--- OBJECTIVE ---
Copy every line of the data exactly, leaving nothing out.

--- DATA PROVIDED ---
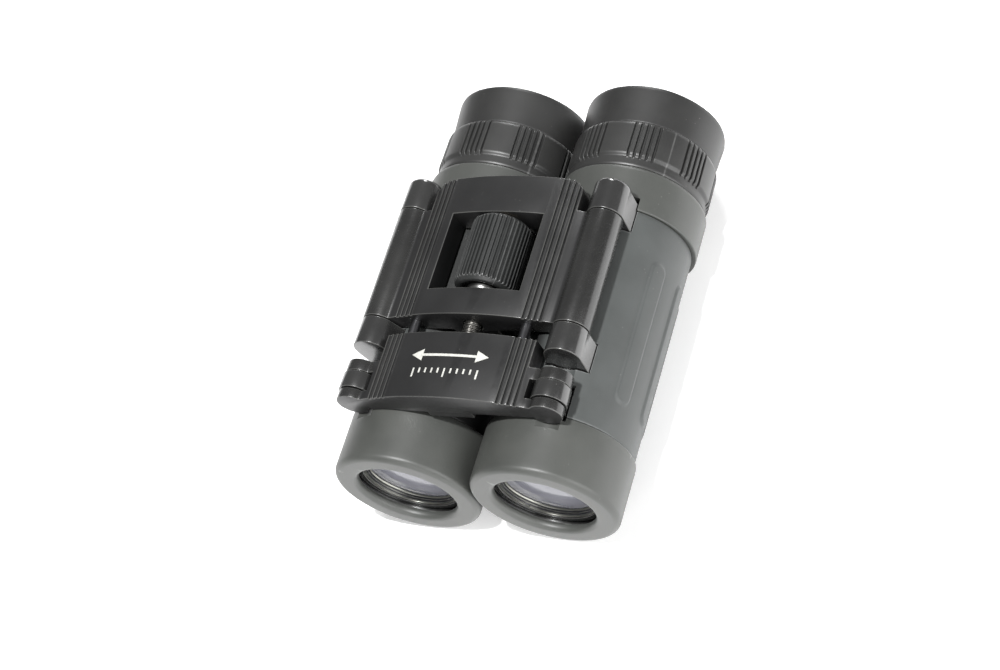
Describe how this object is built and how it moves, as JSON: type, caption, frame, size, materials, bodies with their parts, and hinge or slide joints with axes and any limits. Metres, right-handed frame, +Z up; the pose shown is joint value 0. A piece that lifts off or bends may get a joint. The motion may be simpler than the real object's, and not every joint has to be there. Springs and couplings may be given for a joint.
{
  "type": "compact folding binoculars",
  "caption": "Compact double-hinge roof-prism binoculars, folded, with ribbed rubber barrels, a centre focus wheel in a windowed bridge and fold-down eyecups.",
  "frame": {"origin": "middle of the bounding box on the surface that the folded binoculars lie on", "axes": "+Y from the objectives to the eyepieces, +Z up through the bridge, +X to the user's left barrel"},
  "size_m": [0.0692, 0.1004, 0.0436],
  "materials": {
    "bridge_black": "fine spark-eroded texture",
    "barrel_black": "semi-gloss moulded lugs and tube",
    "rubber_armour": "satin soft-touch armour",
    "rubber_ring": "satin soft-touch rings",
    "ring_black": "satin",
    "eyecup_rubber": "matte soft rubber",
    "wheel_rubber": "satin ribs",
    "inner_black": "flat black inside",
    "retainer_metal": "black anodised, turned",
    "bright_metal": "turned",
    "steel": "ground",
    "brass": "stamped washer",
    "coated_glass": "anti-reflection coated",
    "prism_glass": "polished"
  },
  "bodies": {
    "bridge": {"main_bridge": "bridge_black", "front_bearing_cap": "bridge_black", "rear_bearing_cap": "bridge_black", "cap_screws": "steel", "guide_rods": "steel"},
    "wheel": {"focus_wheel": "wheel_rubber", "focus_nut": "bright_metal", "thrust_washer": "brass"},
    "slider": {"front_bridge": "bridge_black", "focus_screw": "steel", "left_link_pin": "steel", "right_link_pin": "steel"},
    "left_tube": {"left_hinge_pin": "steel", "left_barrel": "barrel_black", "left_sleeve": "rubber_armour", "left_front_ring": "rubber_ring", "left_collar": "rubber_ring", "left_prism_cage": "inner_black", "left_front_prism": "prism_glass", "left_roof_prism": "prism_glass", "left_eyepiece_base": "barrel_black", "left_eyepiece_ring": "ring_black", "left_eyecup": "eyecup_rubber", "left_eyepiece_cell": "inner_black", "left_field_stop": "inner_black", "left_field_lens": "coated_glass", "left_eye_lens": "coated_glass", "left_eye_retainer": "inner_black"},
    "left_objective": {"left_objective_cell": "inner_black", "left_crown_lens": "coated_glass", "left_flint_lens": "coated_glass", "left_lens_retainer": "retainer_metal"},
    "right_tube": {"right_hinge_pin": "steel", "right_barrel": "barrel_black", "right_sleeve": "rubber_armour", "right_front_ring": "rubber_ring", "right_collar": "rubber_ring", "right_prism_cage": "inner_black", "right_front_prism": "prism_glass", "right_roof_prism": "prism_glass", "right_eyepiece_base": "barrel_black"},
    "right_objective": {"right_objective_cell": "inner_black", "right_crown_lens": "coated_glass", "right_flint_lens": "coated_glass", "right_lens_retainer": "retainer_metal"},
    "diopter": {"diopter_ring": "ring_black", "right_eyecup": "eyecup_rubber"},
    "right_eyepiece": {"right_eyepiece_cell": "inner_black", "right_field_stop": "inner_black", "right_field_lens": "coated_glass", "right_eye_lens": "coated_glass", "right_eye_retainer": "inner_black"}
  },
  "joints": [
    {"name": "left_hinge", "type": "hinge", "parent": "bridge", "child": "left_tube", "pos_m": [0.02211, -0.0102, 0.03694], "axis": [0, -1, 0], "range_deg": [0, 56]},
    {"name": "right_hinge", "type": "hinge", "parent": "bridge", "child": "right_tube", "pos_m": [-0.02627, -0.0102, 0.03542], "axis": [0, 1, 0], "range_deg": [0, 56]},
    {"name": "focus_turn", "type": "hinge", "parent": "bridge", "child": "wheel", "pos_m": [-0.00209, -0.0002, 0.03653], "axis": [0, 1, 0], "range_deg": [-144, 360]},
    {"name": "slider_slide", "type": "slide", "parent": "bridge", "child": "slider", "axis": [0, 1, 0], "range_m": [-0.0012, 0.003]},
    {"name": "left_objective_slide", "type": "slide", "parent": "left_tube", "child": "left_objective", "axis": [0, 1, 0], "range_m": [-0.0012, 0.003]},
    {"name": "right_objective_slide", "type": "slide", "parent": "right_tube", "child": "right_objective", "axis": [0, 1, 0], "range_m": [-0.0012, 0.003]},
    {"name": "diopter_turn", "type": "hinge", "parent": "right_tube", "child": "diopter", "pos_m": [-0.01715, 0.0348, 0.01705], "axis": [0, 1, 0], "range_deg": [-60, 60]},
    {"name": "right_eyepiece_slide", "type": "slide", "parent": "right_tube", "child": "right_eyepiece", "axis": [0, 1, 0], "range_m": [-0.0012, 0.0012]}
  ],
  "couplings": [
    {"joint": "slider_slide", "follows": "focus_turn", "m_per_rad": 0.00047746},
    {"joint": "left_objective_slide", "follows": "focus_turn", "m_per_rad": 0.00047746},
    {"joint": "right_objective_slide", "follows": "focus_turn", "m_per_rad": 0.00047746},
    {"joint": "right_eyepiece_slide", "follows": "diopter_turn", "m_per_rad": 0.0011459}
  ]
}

--- FULL SOLUTION ---
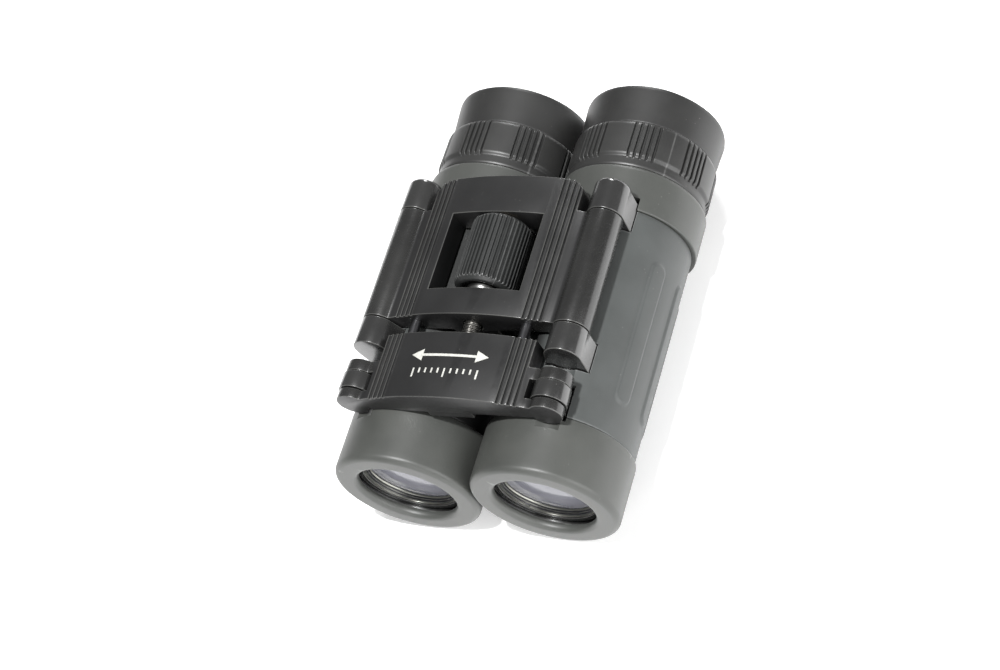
Describe how this object is built and how it moves, as JSON: type, caption, frame, size, materials, bodies with their parts, and hinge or slide joints with axes and any limits. Metres, right-handed frame, +Z up; the pose shown is joint value 0. A piece that lifts off or bends may get a joint. The motion may be simpler than the real object's, and not every joint has to be there. Springs and couplings may be given for a joint.
{
  "type": "compact folding binoculars",
  "caption": "Compact double-hinge roof-prism binoculars, folded, with ribbed rubber barrels, a centre focus wheel in a windowed bridge and fold-down eyecups.",
  "frame": {"origin": "middle of the bounding box on the surface that the folded binoculars lie on", "axes": "+Y from the objectives to the eyepieces, +Z up through the bridge, +X to the user's left barrel"},
  "size_m": [0.0692, 0.1004, 0.0436],
  "materials": {
    "bridge_black": "fine spark-eroded texture",
    "barrel_black": "semi-gloss moulded lugs and tube",
    "rubber_armour": "satin soft-touch armour",
    "rubber_ring": "satin soft-touch rings",
    "ring_black": "satin",
    "eyecup_rubber": "matte soft rubber",
    "wheel_rubber": "satin ribs",
    "inner_black": "flat black inside",
    "retainer_metal": "black anodised, turned",
    "bright_metal": "turned",
    "steel": "ground",
    "brass": "stamped washer",
    "coated_glass": "anti-reflection coated",
    "prism_glass": "polished"
  },
  "bodies": {
    "bridge": {"main_bridge": "bridge_black", "front_bearing_cap": "bridge_black", "rear_bearing_cap": "bridge_black", "cap_screws": "steel", "guide_rods": "steel"},
    "wheel": {"focus_wheel": "wheel_rubber", "focus_nut": "bright_metal", "thrust_washer": "brass"},
    "slider": {"front_bridge": "bridge_black", "focus_screw": "steel", "left_link_pin": "steel", "right_link_pin": "steel"},
    "left_tube": {"left_hinge_pin": "steel", "left_barrel": "barrel_black", "left_sleeve": "rubber_armour", "left_front_ring": "rubber_ring", "left_collar": "rubber_ring", "left_prism_cage": "inner_black", "left_front_prism": "prism_glass", "left_roof_prism": "prism_glass", "left_eyepiece_base": "barrel_black", "left_eyepiece_ring": "ring_black", "left_eyecup": "eyecup_rubber", "left_eyepiece_cell": "inner_black", "left_field_stop": "inner_black", "left_field_lens": "coated_glass", "left_eye_lens": "coated_glass", "left_eye_retainer": "inner_black"},
    "left_objective": {"left_objective_cell": "inner_black", "left_crown_lens": "coated_glass", "left_flint_lens": "coated_glass", "left_lens_retainer": "retainer_metal"},
    "right_tube": {"right_hinge_pin": "steel", "right_barrel": "barrel_black", "right_sleeve": "rubber_armour", "right_front_ring": "rubber_ring", "right_collar": "rubber_ring", "right_prism_cage": "inner_black", "right_front_prism": "prism_glass", "right_roof_prism": "prism_glass", "right_eyepiece_base": "barrel_black"},
    "right_objective": {"right_objective_cell": "inner_black", "right_crown_lens": "coated_glass", "right_flint_lens": "coated_glass", "right_lens_retainer": "retainer_metal"},
    "diopter": {"diopter_ring": "ring_black", "right_eyecup": "eyecup_rubber"},
    "right_eyepiece": {"right_eyepiece_cell": "inner_black", "right_field_stop": "inner_black", "right_field_lens": "coated_glass", "right_eye_lens": "coated_glass", "right_eye_retainer": "inner_black"}
  },
  "joints": [
    {"name": "left_hinge", "type": "hinge", "parent": "bridge", "child": "left_tube", "pos_m": [0.02211, -0.0102, 0.03694], "axis": [0, -1, 0], "range_deg": [0, 56]},
    {"name": "right_hinge", "type": "hinge", "parent": "bridge", "child": "right_tube", "pos_m": [-0.02627, -0.0102, 0.03542], "axis": [0, 1, 0], "range_deg": [0, 56]},
    {"name": "focus_turn", "type": "hinge", "parent": "bridge", "child": "wheel", "pos_m": [-0.00209, -0.0002, 0.03653], "axis": [0, 1, 0], "range_deg": [-144, 360]},
    {"name": "slider_slide", "type": "slide", "parent": "bridge", "child": "slider", "axis": [0, 1, 0], "range_m": [-0.0012, 0.003]},
    {"name": "left_objective_slide", "type": "slide", "parent": "left_tube", "child": "left_objective", "axis": [0, 1, 0], "range_m": [-0.0012, 0.003]},
    {"name": "right_objective_slide", "type": "slide", "parent": "right_tube", "child": "right_objective", "axis": [0, 1, 0], "range_m": [-0.0012, 0.003]},
    {"name": "diopter_turn", "type": "hinge", "parent": "right_tube", "child": "diopter", "pos_m": [-0.01715, 0.0348, 0.01705], "axis": [0, 1, 0], "range_deg": [-60, 60]},
    {"name": "right_eyepiece_slide", "type": "slide", "parent": "right_tube", "child": "right_eyepiece", "axis": [0, 1, 0], "range_m": [-0.0012, 0.0012]}
  ],
  "couplings": [
    {"joint": "slider_slide", "follows": "focus_turn", "m_per_rad": 0.00047746},
    {"joint": "left_objective_slide", "follows": "focus_turn", "m_per_rad": 0.00047746},
    {"joint": "right_objective_slide", "follows": "focus_turn", "m_per_rad": 0.00047746},
    {"joint": "right_eyepiece_slide", "follows": "diopter_turn", "m_per_rad": 0.0011459}
  ]
}